Inside semiconductors, a strange phenomenon emerges
Using high-intensity ultrafast laser beams, scientists have discovered liquid-like behavior inside solid semiconductors.
Baxley/JILA
Inside the semiconductors of many common electronics lurks a bizarre quantum phenomenon.
It exists firmly inside solid matter, but it behaves as though it were a liquid, rippling and undulating. It's not exactly a particle, but a 'quasiparticle,' a collection of individual particles that act as though they were one.
According to a paper titled "Quantum droplets of electrons and holes" published in the Feb. 27 issue of Nature, this quasiparticle, which the authors have dubbed 'dropleton,' emerges from the condensation of smaller particles within the semiconductor. It has a lifetime of just 25 trillionths of a second.
But what, exactly, is it made of?
As the name of the paper suggests, these 'droplets' are made up of electrons and holes.
Steven Cundiff, a physicist at JILA, joint physics institute of the University of Colorado at Boulder and the National Institute of Standards and Technology and an author of the paper, compared the so-called holes to water bubbles. Holes are spots within a semiconductor that lack electrons, he says.
A semiconductor consists of two bands – a conduction band and a valence band. The electrons are present in the valence band and the conduction band is empty. But when light is shone on semiconductors, electrons jump from the valence band to the conductor band, leaving holes in the former.
The pairing (brought about by electrostatic attraction) that takes place between electrons and the holes form "excitons."

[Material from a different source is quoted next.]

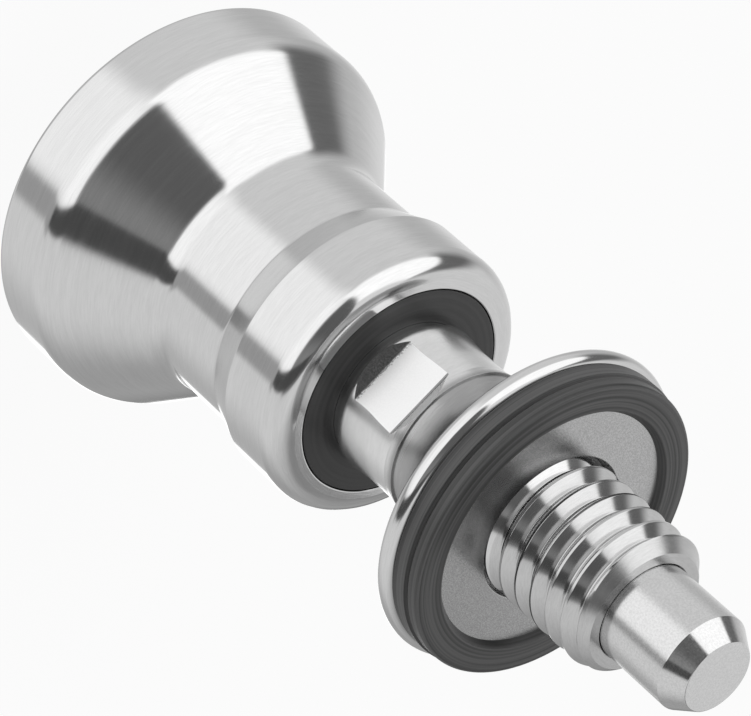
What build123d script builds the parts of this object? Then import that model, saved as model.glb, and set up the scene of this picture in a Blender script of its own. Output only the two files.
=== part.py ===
from build123d import *
from math import radians, tan
import os

# Indexing plunger. Z runs along its axis towards the tip of the locking pin, and Z = 0 is the metal face of the
# sealing washer, which seats on the machine. Every piece but the spring is turned, so it is a half outline in the
# XZ plane, with X as its radius, revolved about Z.

# Driving dimensions, in millimetres
THREAD_DIAMETER = 11.8
THREAD_LENGTH = 10.6
PIN_DIAMETER = 8.0
STROKE = 8.0
FLANGE_DIAMETER = 26.4
COLLAR_DIAMETER = 12.5
ACROSS_FLATS = 11.0
GUIDE_DIAMETER = 12.2
ROD_DIAMETER = 5.0
WASHER_THICKNESS = 2.15
WASHER_METAL_DIAMETER = 19.8
WASHER_DIAMETER = 25.0
KNOB_DIAMETER = 33.0
NECK_DIAMETER = 21.2
MOUTH_DIAMETER = 23.0
KNOB_LENGTH = 29.7

# Clearances
PIN_FIT = 0.05  # radial, the pin in the sleeve's bore
PIN_LEAD = 0.05  # between the sleeve's front face and the start of the pin's free end
ROD_FIT = 0.10  # radial, the rod in the sleeve's rear wall
SEAL_FIT = 0.03  # radial, the knob's seal round the guide
GUIDE_GAP = 0.30  # radial, the knob's bore round the guide
STOP_GAP = 0.20  # between the knob's inner end and the sleeve's rear end at rest

# Places along the axis
FLANGE_FRONT = -WASHER_THICKNESS
COLLAR_FRONT = -11.4
COLLAR_BACK = -17.2
MOUTH = -18.3
SLEEVE_BACK = -34.0
KNOB_TOP = MOUTH - KNOB_LENGTH
PIN_TIP = THREAD_LENGTH + STROKE
REAR_WALL = 3.0
SPRING_FRONT = -6.0
SPRING_BACK = SLEEVE_BACK + REAR_WALL
ROD_END = -43.6

# The sleeve's details
THREAD_PITCH = 1.75
THREAD_CREST = 0.22
THREAD_ROOT = 0.44
THREAD_ANGLE = 60
THREAD_CHAMFER = 0.95
BORE_CHAMFER = 0.2
RUNOUT_DIAMETER = 9.6
RUNOUT_FRONT = 0.0
RIM_RADIUS = 0.75
FLARE_STEP = 0.25
COLLAR_ROUNDING = 0.6
GUIDE_CHAMFER = 0.5
POCKET_BACK = -17.3
POCKET_FRONT = -11.55
BACK_CORNER = 1.0
FRONT_CORNER = 0.35

# The knob's details
SEAL_DIAMETER = 17.9
SEAL_DEPTH = 3.5
MOUTH_ROUNDING = 2.0
STEP_START = -24.6
STEP_END = -27.3
CONE_START = -34.65
CONE_END = -42.3
STEP_ROUNDING = 0.3
STEP_FILLET = 0.9
NECK_FILLET = 3.0
HEAD_FILLET = 3.0
TOP_ROUNDING = 0.5
DRILL_DEPTH = 1.2

# The pin's, the seals' and the spring's details
PIN_CHAMFER = 1.7
PIN_TIP_DIAMETER = 5.9
PIN_GROOVE_WIDTH = 0.8
PIN_GROOVE_DEPTH = 0.2
LIP_CHAMFER = 0.3
SEAL_GROOVE_WIDTH = 0.9
SEAL_GROOVE_DEPTH = 2.0
WASHER_HOLE_DIAMETER = 12.2
RUBBER_RISE = 0.5
RUBBER_SLOPE = 0.4
RUBBER_EDGE = 0.3
RUBBER_BULGE = 0.15
PARTING_HEIGHT = -0.72
PARTING_GROOVE = 0.15
WIRE_DIAMETER = 0.9
COIL_DIAMETER = 6.7
COIL_COUNT = 12
WIRE_GAP = 0.1

os.makedirs("parts", exist_ok=True)

# Radii that several pieces share
thread_radius = THREAD_DIAMETER / 2
pin_radius = PIN_DIAMETER / 2
bore_radius = pin_radius + PIN_FIT
rod_radius = ROD_DIAMETER / 2
rod_hole_radius = rod_radius + ROD_FIT
guide_radius = GUIDE_DIAMETER / 2
collar_radius = COLLAR_DIAMETER / 2
metal_radius = WASHER_METAL_DIAMETER / 2
seal_radius = SEAL_DIAMETER / 2

# Sleeve: thread, flange with a rounded rim, concave flare, collar with two wrench flats and the guide
rim_outer = FLANGE_DIAMETER / 2
rim_centre = rim_outer - RIM_RADIUS
rim_back = FLANGE_FRONT - 2 * RIM_RADIUS
flare_root = collar_radius - FLARE_STEP
face_radius = thread_radius - THREAD_CHAMFER
threaded_end = THREAD_LENGTH - THREAD_CHAMFER
threaded_middle = (RUNOUT_FRONT + threaded_end) / 2
groove_count = int((threaded_end - RUNOUT_FRONT - THREAD_CREST) / THREAD_PITCH)
groove_mouth = THREAD_PITCH - THREAD_CREST
groove_depth = (groove_mouth - THREAD_ROOT) / 2 / tan(radians(THREAD_ANGLE / 2))
with BuildPart() as sleeve:
    with BuildSketch(Plane.XZ) as sleeve_half:
        with BuildLine() as sleeve_outline:
            Polyline(
                (rod_hole_radius, SPRING_BACK),
                (bore_radius, SPRING_BACK),
                (bore_radius, THREAD_LENGTH - BORE_CHAMFER),
                (bore_radius + BORE_CHAMFER, THREAD_LENGTH),
                (face_radius, THREAD_LENGTH),
                (thread_radius, THREAD_LENGTH - THREAD_CHAMFER),
                (thread_radius, RUNOUT_FRONT),
                (RUNOUT_DIAMETER / 2, RUNOUT_FRONT),
                (RUNOUT_DIAMETER / 2, FLANGE_FRONT),
                (rim_centre, FLANGE_FRONT),
            )
            ThreePointArc(
                (rim_centre, FLANGE_FRONT),
                (rim_outer, FLANGE_FRONT - RIM_RADIUS),
                (rim_centre, rim_back),
            )
            flare = TangentArc(
                (flare_root, COLLAR_FRONT),
                (rim_centre, rim_back),
                tangent=(0, 1),
            )
            Polyline(
                (flare_root, COLLAR_FRONT),
                (collar_radius, COLLAR_FRONT),
                (collar_radius, COLLAR_BACK + COLLAR_ROUNDING),
            )
            TangentArc(
                (collar_radius, COLLAR_BACK + COLLAR_ROUNDING),
                (guide_radius, COLLAR_BACK),
                tangent=(0, -1),
            )
            Polyline(
                (guide_radius, COLLAR_BACK),
                (guide_radius, SLEEVE_BACK + GUIDE_CHAMFER),
                (guide_radius - GUIDE_CHAMFER, SLEEVE_BACK),
                (rod_hole_radius, SLEEVE_BACK),
                (rod_hole_radius, SPRING_BACK),
            )
        make_face()
        # The thread is cut as separate ring grooves with its own pitch and flanks
        with Locations((thread_radius, threaded_middle)):
            with GridLocations(THREAD_PITCH, THREAD_PITCH, 1, groove_count):
                Polygon(
                    (-groove_depth, THREAD_ROOT / 2),
                    (-groove_depth, -THREAD_ROOT / 2),
                    (0, -groove_mouth / 2),
                    (0, groove_mouth / 2),
                    align=None,
                    mode=Mode.SUBTRACT,
                )
    revolve(axis=Axis.Z)
    # The two flats are milled across the collar by a cutter with rounded corners
    with BuildSketch(Plane.XZ) as cutter_section:
        pocket_height = COLLAR_DIAMETER - ACROSS_FLATS + BACK_CORNER
        pocket_middle = (ACROSS_FLATS + pocket_height) / 2
        pocket_centre = (POCKET_FRONT + POCKET_BACK) / 2
        with Locations((pocket_middle, pocket_centre), (-pocket_middle, pocket_centre)):
            Rectangle(pocket_height, POCKET_FRONT - POCKET_BACK)
        fillet(cutter_section.vertices().group_by(Axis.Y)[0], BACK_CORNER)
        fillet(cutter_section.vertices().group_by(Axis.Y)[-1], FRONT_CORNER)
    extrude(amount=collar_radius, both=True, mode=Mode.SUBTRACT)
sleeve.part.label = "sleeve"
export_step(sleeve.part, "parts/sleeve.step")

# Locking pin: the ground pin with its chamfered tip, a grease groove just inside the sleeve, the spring's
# shoulder and the rod that carries the knob
groove_front = THREAD_LENGTH + PIN_LEAD
groove_floor = pin_radius - PIN_GROOVE_DEPTH
with BuildPart() as locking_pin:
    with BuildSketch(Plane.XZ) as pin_half:
        with BuildLine() as pin_outline:
            Polyline(
                (0, PIN_TIP),
                (PIN_TIP_DIAMETER / 2, PIN_TIP),
                (pin_radius, PIN_TIP - PIN_CHAMFER),
                (pin_radius, groove_front),
                (groove_floor, groove_front),
                (groove_floor, groove_front - PIN_GROOVE_WIDTH),
                (pin_radius, groove_front - PIN_GROOVE_WIDTH),
                (pin_radius, SPRING_FRONT),
                (rod_radius, SPRING_FRONT),
                (rod_radius, ROD_END),
                (0, ROD_END),
                close=True,
            )
        make_face()
    revolve(axis=Axis.Z)
locking_pin.part.label = "locking_pin"
export_step(locking_pin.part, "parts/locking_pin.step")

# Return spring: a coil between the sleeve's rear wall and the pin's shoulder
wire_radius = WIRE_DIAMETER / 2
coil_start = SPRING_BACK + wire_radius + WIRE_GAP
coil_height = SPRING_FRONT - wire_radius - WIRE_GAP - coil_start
with BuildPart() as return_spring:
    with BuildLine() as coil:
        Helix(coil_height / COIL_COUNT, coil_height, COIL_DIAMETER / 2, center=(0, 0, coil_start))
    with BuildSketch(Plane(origin=coil.line @ 0, z_dir=coil.line % 0)) as wire:
        Circle(wire_radius)
    sweep()
return_spring.part.label = "return_spring"
export_step(return_spring.part, "parts/return_spring.step")

# Knob: head, cone, neck, small step and rounded mouth, with a blind bore for the guide and a hole for the rod
head_radius = KNOB_DIAMETER / 2
neck_radius = NECK_DIAMETER / 2
mouth_radius = MOUTH_DIAMETER / 2
knob_bore_radius = guide_radius + GUIDE_GAP
seal_seat = MOUTH - SEAL_DEPTH
bore_end = SLEEVE_BACK - STOP_GAP
with BuildPart() as knob:
    with BuildSketch(Plane.XZ) as knob_half:
        with BuildLine() as knob_outline:
            mouth_edge = (mouth_radius - MOUTH_ROUNDING, MOUTH)
            mouth_side = (mouth_radius, MOUTH - MOUTH_ROUNDING)
            RadiusArc(mouth_edge, mouth_side, MOUTH_ROUNDING)
            FilletPolyline(
                mouth_side,
                (mouth_radius, STEP_START),
                (neck_radius, STEP_END),
                (neck_radius, CONE_START),
                (head_radius, CONE_END),
                (head_radius, KNOB_TOP),
                (0, KNOB_TOP),
                radius=(STEP_ROUNDING, STEP_FILLET, NECK_FILLET, HEAD_FILLET, TOP_ROUNDING),
            )
            Polyline(
                (0, KNOB_TOP),
                (0, ROD_END - DRILL_DEPTH),
                (rod_radius, ROD_END),
                (rod_radius, bore_end),
                (knob_bore_radius, bore_end),
                (knob_bore_radius, seal_seat),
                (seal_radius, seal_seat),
                (seal_radius, MOUTH),
                mouth_edge,
            )
        make_face()
    revolve(axis=Axis.Z)
knob.part.label = "knob"
export_step(knob.part, "parts/knob.step")

# Knob seal: elastomer ring in the mouth, grooved behind so that its inner lip can flex on the guide
lip_radius = guide_radius + SEAL_FIT
groove_radius = (lip_radius + seal_radius) / 2
with BuildPart() as knob_seal:
    with BuildSketch(Plane.XZ) as seal_half:
        with BuildLine() as seal_outline:
            Polyline(
                (lip_radius + LIP_CHAMFER, MOUTH),
                (seal_radius, MOUTH),
                (seal_radius, seal_seat),
                (groove_radius + SEAL_GROOVE_WIDTH / 2, seal_seat),
                (groove_radius + SEAL_GROOVE_WIDTH / 2, seal_seat + SEAL_GROOVE_DEPTH),
                (groove_radius - SEAL_GROOVE_WIDTH / 2, seal_seat + SEAL_GROOVE_DEPTH),
                (groove_radius - SEAL_GROOVE_WIDTH / 2, seal_seat),
                (lip_radius + LIP_CHAMFER, seal_seat),
                (lip_radius, seal_seat + LIP_CHAMFER),
                (lip_radius, MOUTH - LIP_CHAMFER),
                close=True,
            )
        make_face()
    revolve(axis=Axis.Z)
knob_seal.part.label = "knob_seal"
export_step(knob_seal.part, "parts/knob_seal.step")

# Sealing washer, metal disc
with BuildPart() as seal_washer_disc:
    with BuildSketch(Plane.XY.offset(FLANGE_FRONT)) as disc_section:
        Circle(metal_radius)
        Circle(WASHER_HOLE_DIAMETER / 2, mode=Mode.SUBTRACT)
    extrude(amount=WASHER_THICKNESS)
seal_washer_disc.part.label = "seal_washer_disc"
export_step(seal_washer_disc.part, "parts/seal_washer_disc.step")

# Sealing washer, rubber rim: it stands proud of the metal face, and a parting groove runs round its side
rubber_radius = WASHER_DIAMETER / 2
rubber_back_radius = rubber_radius + RUBBER_BULGE
with BuildPart() as seal_washer_rim:
    with BuildSketch(Plane.XZ) as rim_half:
        with BuildLine() as rim_outline:
            Polyline(
                (metal_radius, FLANGE_FRONT),
                (metal_radius, 0),
                (metal_radius + RUBBER_SLOPE, RUBBER_RISE),
                (rubber_radius - RUBBER_EDGE, RUBBER_RISE),
                (rubber_radius, RUBBER_RISE - RUBBER_EDGE),
                (rubber_radius, PARTING_HEIGHT + PARTING_GROOVE),
                (rubber_radius - PARTING_GROOVE, PARTING_HEIGHT),
                (rubber_back_radius, PARTING_HEIGHT - PARTING_GROOVE),
                (rubber_back_radius, FLANGE_FRONT),
                close=True,
            )
        make_face()
    revolve(axis=Axis.Z)
seal_washer_rim.part.label = "seal_washer_rim"
export_step(seal_washer_rim.part, "parts/seal_washer_rim.step")
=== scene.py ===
"""Indexing plunger: the finished look of each piece, a plain studio and the camera. Lengths are millimetres
until a mesh is made, angles are degrees, and Z is the plunger's axis, towards the tip of its pin."""

import math

import bmesh
import bpy
from mathutils import Matrix, Vector


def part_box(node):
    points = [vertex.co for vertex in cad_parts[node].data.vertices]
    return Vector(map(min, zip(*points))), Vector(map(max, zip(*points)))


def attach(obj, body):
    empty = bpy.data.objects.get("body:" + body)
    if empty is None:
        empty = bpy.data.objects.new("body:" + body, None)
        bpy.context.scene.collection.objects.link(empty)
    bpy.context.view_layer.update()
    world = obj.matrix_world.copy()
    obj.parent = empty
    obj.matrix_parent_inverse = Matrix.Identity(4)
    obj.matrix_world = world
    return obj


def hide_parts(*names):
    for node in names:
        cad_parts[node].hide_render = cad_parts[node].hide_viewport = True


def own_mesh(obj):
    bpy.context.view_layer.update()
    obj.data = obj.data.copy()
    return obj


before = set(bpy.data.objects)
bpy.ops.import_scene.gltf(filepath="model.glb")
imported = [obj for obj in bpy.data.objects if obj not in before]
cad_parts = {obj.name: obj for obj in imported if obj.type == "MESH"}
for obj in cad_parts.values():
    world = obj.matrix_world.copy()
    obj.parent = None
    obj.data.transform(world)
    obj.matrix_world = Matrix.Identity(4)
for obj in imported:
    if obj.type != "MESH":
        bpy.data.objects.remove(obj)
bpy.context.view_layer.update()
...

The researchers discovered the dropleton after they passed high-intensity red laser beam emitting about 100 million pulses per second through a gallium-arsenide semiconductor, such as the kind found in LEDs and in some cellphones. The pulses initially formed excitons, but with an increase in the intensity of the light, even more electron-hole pairs were formed, resulting in the formation of this "new stable configuration of charged particles," Dr. Cundiff told the Monitor.
The particles, which carry no electric charge, are so small that they behave according to the violently counterintuitive rules of quantum mechanics.
Unlike molecules within solids, the electrons and holes within the dropleton do not stay put; instead they float within the boundaries of the semiconductor.
But they are also different from particles inside liquids, in that they have a size limit, beyond which electron-hole pairs cease to exist.
In addition to understanding how light interacts with semiconductors, this study will also help researchers learn more about how electrons interact with solids.
"Regarding practical benefits, nobody is going to build a quantum droplet widget. But this does have indirect benefits in terms of improving our understanding of how electrons interact in various situations, including in optoelectronic devices," Cundiff said in a press release.